Dazu muss ich erwähnen, die Composition ist 10 sec. lang die Keyframes für die Rotation sind in unterschiedlichem Tempo.... und ganz genau kann ich da leider nicht wiedergeben, wie lange die Kugel für 1 Umdrehung benötigt.

Grüsse


----------



## janoc (26. Juni 2009)

Mach doch die Aura (also den Glow) erst nach dem Überblendungs-Fade. 

Eigentlich ist auch egal wie lange die Animation dauert setz die Komp zwei mal hintereinander mit einem "Crossfade" dazwischen vor und nach dem Fade kannst du an der exakt gleichen Stelle schneiden und hast eine perfekt loopende Comp.
Auf die dann Glow.

Halbwegs verständlich ausgedrückt?


----------



## Martin Schaefer (26. Juni 2009)

Also wenn deine Kugel sich gleichmäßig drehen sollte, bei 24fps und pro Umdrehung 10s, dann würdest du insgesamt 240 Frames haben für 360° Drehung. Pro Frame also 1,5°. Das heißt letztlich für dich, dass du die Animation 239 Frames lang machen musst und die Rotation im letzten Frame 358,5° betragen muss, damit sich dieser Videoschnipsel sauber loopen lässt.

Gruß
Martin


----------



## m150 (27. Juni 2009)

Hallo!

Danke für eure Antwort...@ Martin Schaefer
Das würde doch für mich bedeuten in deinem Bsp. 
360/240 = 1,5
360 Grad = 1 Umdrehung
360 - 1,5 = 358,5
358,5/1,5 = 239

Ok. Das bedeuted dann, komplett neue Composition, die Einstellung dann mit 23,9 fps.

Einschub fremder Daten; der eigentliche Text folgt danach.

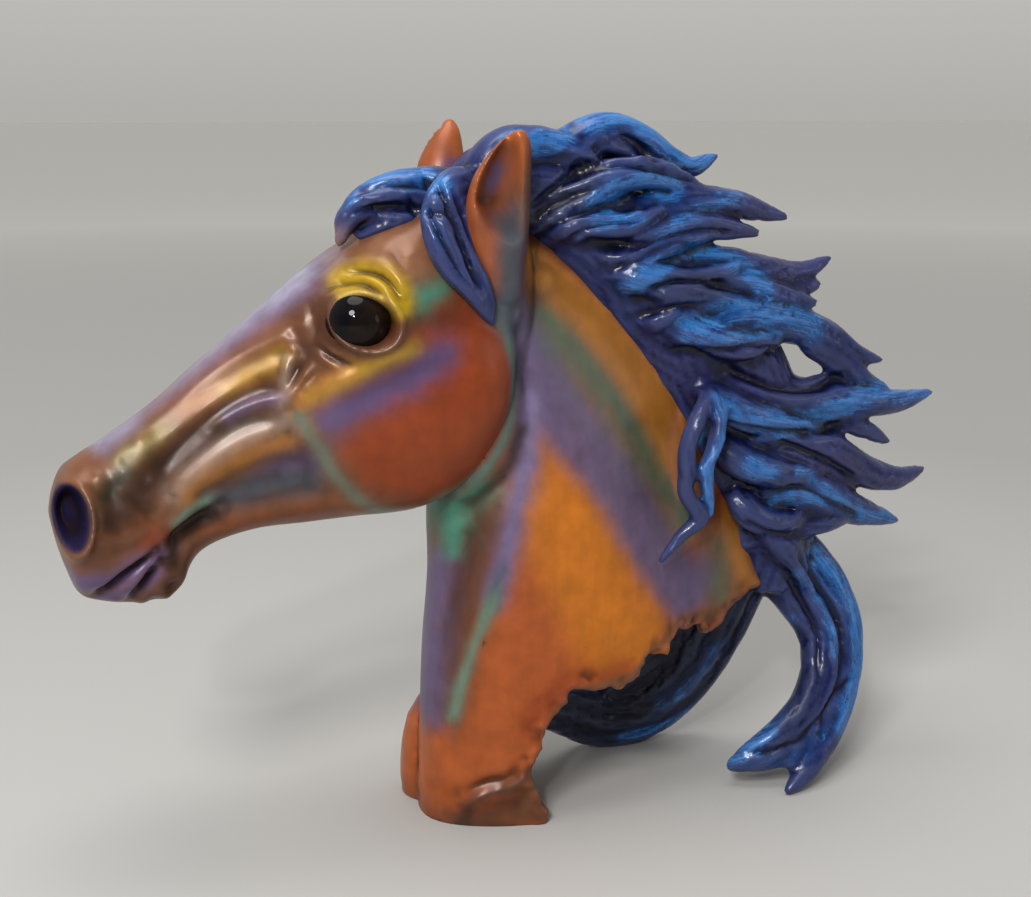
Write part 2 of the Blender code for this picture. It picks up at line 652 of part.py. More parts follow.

Hoffe hab es so richtig verstanden für 10 sek. Ich kann das doch nachträglich noch in den Compositionseinstellungen ändern, oder?

Danke


----------



## Martin Schaefer (27. Juni 2009)

Hi, das hast du so (fast) richtig verstanden. 
Der Trick bei der Sache ist, dass du eben keine Animation um 360° machen darfst, weil dann erstes und letztes Bild deines Schnipsels identisch sind. Wenn du das also loopst, dann ruckt es bei jedem Loop-Durchgang mal.

Du kannst die Sache eigentlich auch dadurch vereinfachen, dass du deine Animation 10s1f lang machst, das Object dann in 10s1f um 360° drehst und dann eben nur "Animationslänge minus ein Frame" rausrenderst, damit es sauber loopt.
Dann musst du auch deine Kopfrechenkünste nicht bemühen. 

Gruß
Martin


----------



## m150 (27. Juni 2009)

10s1f lang, versteh ich leider nicht  sorry.....


----------



## sight011 (27. Juni 2009)

= Er meint  - wenn deine Animation genau 10 sek gehen soll, solltest du  beispielsweise die Rotation genau um einen Frame länger machen. Sprich 10 Sekunden und 1 Frame (wenn du die animation mit einem 3d Programm erstellt hast = Bitte nicht einfach einen Frame hinzufügen, sondern auch die Keyframes auf den letzten Frame verschieben).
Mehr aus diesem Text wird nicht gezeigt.